Palmetto, which moved corporate headquarters from Laurens to Greenville this spring, is the third largest independent community bank headquartered in the state. It has 29 branches in the Upstate and 415 full-time equivalent employees.

 The quarterly deficit was driven mainly by setting aside $30 million for loan losses, the bank reported.

 “We obviously have some asset quality issues, but we have also developed, and have begun executing, a strong plan to get us through this,” said Sam Erwin, chief executive officer and president.

While it saw its loan losses increase, costs rise and interest margin shrink in the first 15 months of the recession, Palmetto stayed profitable. In the first quarter of 2009, the bank recorded a profit of $2 million, down from $3.6 million in the same period a year ago.
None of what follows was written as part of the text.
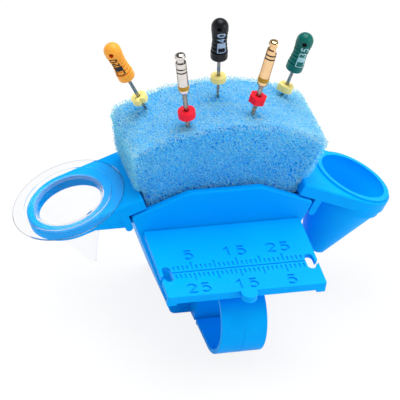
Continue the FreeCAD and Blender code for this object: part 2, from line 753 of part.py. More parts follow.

It finished 2008 with a profit of $13.6 million, down 15 percent from 2007.

 Palmetto has taken several steps to raise capital and conserve cash as a buffer against further deterioration of the economy and to improve its position for possible acquisitions once the banking industry shakes out the weak from the strong.

In a preliminary proxy statement filed with the Securities and Exchange Commission, the company scheduled a special meeting of shareholders in September to ask again for approval to allow the board to sell up to 2.5 million preferred shares.

A proposal to issue 1 million shares of preferred stock was rejected by shareholders May 19; but in asking them to reconsider and allow issuing 2.5 million, Board Chairman Leon Patterson noted the severity of the recession and the board’s need to be able to act “with greater speed and flexibility with respect to potential future transactions.”

 The board also is having second thoughts about its decision last year not to ask for government assistance under the Troubled Asset Relief Program, a decision it publicly trumpeted.

The bank took an initial step by submitting an application to secure capital through Treasury’s Capital Assistance Program, a latter day version of TARP to boost the balance sheets of banks that may need additional capital to stay vibrant.

 There’s an unresolved catch, however, for a bank like Palmetto that, while public, is traded privately and not on a national stock exchange. Treasury has yet to set terms for a bank such as Palmetto, and the company’s board said it does not know “whether our application for participation in the CAP will be approved” or even if the bank will accept the money if it is.

To conserve cash, the board reduced its dividend from 20 cents to 6 cents for the first quarter and eliminated it entirely for the second quarter. It is the first time in the bank’s history it has not paid a dividend.